The Assumption That’s Quietly Breaking PE Models
- The Pro-Action Group
- May 11
- 2 min read

“Operations can wait until after close.”
By Tim Van Mieghem| Founding Partner | Author of Shocking Profit
I hear this constantly in Investment Committee discussions. The deal gets underwritten on growth assumptions, market tailwinds, and multiple expansion. Operations are treated as something you “fix later”, once ownership is secured.
That logic used to work. It doesn’t anymore.
As leverage becomes more expensive and multiples compress, execution is now the primary driver of returns. Yet it’s still the least understood pre close.
Why Do PE Firms Skip Operational Diligence?
Growth Still Dominates the Investment Narrative Most investment theses are built around revenue growth, not operational improvement.
Cost, flow, throughput, and execution discipline don’t feel as “sexy” in an IC deck, even though they fundamentally reshape margins when done right.
The irony? Operational diligence often exposes growth capacity. Capacity that is already there but hidden and covered up.
“We Don’t Want to Kill the Deal”
This is said quietly, but it’s real.
Going deep into how a business actually runs can introduce uncertainty. And PE firms exist to do deals.
But here’s the truth I’ve seen repeatedly:
Operational issues are rarely deal killers. They are deal shapers.
Skipping diligence doesn’t eliminate risk. It just pushes it into ownership when leverage and options are worse.
Compressed Timelines and Diligence Fatigue
Sellers are already buried under financial, legal, and commercial diligence. Everyone’s exhausted.
Operational diligence feels like “one more thing.”
Yet a well designed operational diligence:
Requires very little new data
Is observation heavy, not invasive
Can be completed in 2–3 weeks without slowing the deal
The problem isn’t time. It’s prioritization.
Bad Past Experiences
Many PE professionals have been burned by operational diligences that:
Produced generic “synergy” slides
Lacked ROI modeling
Were not actionable
That disappointment is understandable. But it doesn’t mean operational diligence doesn’t work. It means most of it is poorly designed and executed.

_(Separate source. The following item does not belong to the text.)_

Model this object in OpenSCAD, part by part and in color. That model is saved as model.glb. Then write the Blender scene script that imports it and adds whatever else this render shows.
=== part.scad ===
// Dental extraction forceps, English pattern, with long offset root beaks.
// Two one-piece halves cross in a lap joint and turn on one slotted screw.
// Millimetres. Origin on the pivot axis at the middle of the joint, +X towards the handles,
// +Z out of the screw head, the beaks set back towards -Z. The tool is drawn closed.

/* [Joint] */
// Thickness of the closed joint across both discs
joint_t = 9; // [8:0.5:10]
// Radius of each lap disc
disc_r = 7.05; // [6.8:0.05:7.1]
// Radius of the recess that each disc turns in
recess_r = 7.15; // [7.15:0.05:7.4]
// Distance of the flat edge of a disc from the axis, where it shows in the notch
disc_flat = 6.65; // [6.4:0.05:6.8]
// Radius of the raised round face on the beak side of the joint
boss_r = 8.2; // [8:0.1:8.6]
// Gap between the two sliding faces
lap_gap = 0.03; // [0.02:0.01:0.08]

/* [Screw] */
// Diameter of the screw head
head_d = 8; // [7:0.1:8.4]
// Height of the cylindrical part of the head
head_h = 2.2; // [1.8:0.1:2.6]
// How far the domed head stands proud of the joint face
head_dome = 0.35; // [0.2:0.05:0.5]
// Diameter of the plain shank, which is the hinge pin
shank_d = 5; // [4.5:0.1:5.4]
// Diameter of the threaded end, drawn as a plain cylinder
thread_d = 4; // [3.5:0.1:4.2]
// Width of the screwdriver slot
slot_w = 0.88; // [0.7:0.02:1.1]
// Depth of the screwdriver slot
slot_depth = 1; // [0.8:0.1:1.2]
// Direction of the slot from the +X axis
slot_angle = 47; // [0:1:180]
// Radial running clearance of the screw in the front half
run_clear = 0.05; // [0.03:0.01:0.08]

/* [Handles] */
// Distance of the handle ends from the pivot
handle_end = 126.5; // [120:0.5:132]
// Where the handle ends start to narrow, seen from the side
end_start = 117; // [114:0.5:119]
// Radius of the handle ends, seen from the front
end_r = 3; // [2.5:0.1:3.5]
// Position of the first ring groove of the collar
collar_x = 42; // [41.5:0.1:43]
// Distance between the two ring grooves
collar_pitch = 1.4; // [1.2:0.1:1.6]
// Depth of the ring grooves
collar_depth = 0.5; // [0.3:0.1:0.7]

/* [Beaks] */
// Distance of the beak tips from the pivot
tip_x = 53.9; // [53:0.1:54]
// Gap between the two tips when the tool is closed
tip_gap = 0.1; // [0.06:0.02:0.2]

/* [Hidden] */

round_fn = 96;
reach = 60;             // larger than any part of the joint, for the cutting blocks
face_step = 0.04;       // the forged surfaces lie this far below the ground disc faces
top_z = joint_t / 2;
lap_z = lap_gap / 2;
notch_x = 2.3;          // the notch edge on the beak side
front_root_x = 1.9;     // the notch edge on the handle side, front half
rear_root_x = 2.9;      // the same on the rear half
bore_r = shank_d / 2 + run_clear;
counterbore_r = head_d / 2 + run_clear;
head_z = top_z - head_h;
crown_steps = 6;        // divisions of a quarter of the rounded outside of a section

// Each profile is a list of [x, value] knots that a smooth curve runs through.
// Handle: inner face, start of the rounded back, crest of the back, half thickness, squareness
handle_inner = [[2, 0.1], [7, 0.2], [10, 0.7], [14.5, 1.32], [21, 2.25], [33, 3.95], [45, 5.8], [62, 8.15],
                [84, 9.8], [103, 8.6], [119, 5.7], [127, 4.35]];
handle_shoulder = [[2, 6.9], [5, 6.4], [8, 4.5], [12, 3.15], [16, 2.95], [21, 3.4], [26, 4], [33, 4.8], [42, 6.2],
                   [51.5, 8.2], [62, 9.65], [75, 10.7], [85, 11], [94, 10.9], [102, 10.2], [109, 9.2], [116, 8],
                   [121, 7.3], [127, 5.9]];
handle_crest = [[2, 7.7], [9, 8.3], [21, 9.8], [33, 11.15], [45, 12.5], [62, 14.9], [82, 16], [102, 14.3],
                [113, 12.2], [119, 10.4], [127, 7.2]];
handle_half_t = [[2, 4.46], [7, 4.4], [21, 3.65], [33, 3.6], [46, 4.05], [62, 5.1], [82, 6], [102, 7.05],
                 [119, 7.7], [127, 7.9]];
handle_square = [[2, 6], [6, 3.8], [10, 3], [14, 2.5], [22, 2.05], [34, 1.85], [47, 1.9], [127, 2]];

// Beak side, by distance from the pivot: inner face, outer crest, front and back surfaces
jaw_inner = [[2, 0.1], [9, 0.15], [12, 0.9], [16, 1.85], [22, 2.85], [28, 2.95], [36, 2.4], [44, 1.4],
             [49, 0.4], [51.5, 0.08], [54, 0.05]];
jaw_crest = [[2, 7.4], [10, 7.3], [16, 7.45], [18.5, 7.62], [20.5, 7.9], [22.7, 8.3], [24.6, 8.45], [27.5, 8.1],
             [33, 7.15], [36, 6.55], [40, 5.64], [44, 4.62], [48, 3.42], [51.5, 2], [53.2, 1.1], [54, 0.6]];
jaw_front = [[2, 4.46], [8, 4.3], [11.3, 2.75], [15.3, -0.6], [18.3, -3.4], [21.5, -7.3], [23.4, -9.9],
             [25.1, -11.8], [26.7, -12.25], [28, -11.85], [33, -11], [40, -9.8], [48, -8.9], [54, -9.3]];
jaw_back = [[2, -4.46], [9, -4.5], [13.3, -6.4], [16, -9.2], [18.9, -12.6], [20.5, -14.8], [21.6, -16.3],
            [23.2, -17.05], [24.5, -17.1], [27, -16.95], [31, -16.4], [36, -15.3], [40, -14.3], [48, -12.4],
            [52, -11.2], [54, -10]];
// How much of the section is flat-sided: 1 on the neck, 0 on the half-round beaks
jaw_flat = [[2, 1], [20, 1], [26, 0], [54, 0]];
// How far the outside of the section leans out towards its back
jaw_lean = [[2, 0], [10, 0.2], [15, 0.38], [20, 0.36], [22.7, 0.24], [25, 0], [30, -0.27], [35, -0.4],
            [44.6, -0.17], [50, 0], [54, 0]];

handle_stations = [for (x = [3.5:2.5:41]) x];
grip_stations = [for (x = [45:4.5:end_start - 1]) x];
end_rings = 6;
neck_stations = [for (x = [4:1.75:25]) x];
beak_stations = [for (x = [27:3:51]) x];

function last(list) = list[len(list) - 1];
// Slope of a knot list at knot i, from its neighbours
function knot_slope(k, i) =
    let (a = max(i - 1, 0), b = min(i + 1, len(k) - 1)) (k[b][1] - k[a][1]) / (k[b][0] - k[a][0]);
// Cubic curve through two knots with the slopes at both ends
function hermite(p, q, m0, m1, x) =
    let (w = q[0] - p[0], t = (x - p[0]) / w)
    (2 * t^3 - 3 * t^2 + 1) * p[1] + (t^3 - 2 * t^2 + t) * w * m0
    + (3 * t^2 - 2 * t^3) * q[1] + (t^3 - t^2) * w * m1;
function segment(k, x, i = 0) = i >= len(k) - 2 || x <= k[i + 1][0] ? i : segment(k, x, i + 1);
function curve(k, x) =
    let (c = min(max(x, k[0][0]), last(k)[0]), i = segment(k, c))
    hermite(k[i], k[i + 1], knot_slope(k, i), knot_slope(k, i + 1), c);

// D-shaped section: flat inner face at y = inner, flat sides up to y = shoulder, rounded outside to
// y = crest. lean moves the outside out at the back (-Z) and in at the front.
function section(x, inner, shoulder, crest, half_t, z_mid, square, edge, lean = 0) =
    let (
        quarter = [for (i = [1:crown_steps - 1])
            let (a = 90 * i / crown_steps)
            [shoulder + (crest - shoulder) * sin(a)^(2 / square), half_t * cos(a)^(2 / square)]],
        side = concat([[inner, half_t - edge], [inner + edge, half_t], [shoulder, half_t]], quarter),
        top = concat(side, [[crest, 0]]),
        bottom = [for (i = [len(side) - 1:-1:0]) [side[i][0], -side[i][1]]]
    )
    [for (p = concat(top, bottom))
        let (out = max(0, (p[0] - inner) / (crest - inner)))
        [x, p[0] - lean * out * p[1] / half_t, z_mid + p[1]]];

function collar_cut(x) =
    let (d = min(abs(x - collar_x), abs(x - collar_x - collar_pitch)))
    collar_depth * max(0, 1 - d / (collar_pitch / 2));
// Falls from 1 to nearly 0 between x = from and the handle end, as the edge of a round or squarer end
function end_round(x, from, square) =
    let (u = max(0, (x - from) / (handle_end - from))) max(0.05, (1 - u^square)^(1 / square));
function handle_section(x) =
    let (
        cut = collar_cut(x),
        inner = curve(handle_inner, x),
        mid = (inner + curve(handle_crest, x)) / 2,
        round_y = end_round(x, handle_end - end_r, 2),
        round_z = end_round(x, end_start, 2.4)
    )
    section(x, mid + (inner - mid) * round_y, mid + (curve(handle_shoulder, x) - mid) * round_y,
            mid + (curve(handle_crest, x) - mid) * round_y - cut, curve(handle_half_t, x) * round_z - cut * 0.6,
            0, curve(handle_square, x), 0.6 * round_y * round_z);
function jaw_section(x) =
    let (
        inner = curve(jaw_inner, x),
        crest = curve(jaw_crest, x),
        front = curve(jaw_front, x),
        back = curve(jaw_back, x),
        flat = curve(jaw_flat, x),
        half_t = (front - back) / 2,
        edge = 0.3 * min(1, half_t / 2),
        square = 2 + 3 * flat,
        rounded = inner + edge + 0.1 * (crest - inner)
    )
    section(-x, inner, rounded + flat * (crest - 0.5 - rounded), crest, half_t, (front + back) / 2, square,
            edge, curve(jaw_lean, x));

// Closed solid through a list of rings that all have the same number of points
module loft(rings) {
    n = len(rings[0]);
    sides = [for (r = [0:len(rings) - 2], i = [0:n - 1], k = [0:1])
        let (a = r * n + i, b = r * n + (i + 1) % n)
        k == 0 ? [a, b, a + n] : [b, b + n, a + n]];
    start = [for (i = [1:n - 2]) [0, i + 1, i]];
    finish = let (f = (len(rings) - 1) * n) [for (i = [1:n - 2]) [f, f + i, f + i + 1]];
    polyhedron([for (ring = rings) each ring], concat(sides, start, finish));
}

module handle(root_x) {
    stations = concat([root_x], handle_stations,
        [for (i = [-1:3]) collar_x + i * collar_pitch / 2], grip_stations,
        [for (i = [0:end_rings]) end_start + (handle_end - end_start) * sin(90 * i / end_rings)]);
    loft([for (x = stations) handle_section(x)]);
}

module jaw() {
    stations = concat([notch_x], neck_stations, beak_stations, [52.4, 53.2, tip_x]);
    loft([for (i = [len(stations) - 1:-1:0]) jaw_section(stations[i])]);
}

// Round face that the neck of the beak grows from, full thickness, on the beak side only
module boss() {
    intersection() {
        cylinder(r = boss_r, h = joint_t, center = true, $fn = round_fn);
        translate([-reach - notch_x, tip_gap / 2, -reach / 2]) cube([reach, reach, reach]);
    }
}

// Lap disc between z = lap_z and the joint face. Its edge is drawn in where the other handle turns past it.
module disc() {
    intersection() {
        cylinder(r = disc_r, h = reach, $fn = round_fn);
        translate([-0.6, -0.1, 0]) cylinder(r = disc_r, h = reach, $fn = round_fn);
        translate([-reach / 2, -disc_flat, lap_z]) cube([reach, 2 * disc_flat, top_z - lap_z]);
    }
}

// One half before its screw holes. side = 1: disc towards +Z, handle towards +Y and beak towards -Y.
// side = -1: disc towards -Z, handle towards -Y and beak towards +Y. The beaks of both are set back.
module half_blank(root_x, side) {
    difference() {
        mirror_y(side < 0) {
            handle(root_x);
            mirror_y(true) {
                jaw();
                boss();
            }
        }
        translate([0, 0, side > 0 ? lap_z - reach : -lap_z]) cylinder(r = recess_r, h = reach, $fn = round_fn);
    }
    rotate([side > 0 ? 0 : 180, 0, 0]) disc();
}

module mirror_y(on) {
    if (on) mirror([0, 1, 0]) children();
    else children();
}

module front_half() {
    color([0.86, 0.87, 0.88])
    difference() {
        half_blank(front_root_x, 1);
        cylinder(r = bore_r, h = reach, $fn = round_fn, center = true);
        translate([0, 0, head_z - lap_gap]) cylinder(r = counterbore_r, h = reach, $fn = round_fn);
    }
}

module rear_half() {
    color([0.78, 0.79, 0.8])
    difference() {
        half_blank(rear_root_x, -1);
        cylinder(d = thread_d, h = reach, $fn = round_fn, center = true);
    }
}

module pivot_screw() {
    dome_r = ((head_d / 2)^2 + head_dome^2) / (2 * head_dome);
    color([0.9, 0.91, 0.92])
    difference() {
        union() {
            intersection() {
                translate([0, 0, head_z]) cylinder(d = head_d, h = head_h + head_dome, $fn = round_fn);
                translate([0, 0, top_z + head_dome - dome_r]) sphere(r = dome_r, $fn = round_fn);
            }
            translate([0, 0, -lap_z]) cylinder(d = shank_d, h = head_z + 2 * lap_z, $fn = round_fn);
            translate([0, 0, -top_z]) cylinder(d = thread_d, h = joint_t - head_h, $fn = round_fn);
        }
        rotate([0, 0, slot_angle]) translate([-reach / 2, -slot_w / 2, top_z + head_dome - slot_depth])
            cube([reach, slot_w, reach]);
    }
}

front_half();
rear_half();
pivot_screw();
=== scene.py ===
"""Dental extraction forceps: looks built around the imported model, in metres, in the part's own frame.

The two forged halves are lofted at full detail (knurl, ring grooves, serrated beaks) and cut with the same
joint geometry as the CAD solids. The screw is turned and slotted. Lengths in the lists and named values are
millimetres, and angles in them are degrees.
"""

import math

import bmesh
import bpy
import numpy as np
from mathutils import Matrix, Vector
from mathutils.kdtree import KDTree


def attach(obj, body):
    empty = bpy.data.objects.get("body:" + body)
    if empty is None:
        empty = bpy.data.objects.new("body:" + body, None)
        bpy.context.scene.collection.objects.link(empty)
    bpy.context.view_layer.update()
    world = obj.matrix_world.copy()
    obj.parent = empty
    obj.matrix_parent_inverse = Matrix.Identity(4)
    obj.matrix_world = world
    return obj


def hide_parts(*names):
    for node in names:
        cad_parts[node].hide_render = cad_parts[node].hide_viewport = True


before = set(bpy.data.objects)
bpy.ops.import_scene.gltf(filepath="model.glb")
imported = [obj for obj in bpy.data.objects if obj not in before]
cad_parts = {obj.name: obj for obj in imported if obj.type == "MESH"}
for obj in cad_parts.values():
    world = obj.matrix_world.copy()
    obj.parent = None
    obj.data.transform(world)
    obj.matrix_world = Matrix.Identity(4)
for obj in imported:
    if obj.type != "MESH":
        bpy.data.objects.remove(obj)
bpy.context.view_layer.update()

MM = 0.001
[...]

A Real Operational Diligence Does Not:
Audit management
Critique the seller
Produce theoretical recommendations
What Good Operational Diligence Actually Delivers:
Identifies unstable operations that will break under growth
Surfaces low hanging EBITDA early; often without leadership distraction
Quantifies the cost and ROI of risks and opportunities
Feeds directly into the 100 day and value creation plans
Allows buyers to capture value the seller didn’t know existed
Most importantly: It turns execution from a hope into a plan
Why This Matters More Now Than Ever
Evidence from real deals shows a consistent pattern:
Deals without operational diligence often suffer Year 2 and Year 3 surprises
Missed EBITDA is usually execution driven, not market driven
Firms that emphasize operational diligence consistently uncover 20–50% profit improvement opportunities without major capital or headcount Operational diligence is no longer defensive. It’s offensive.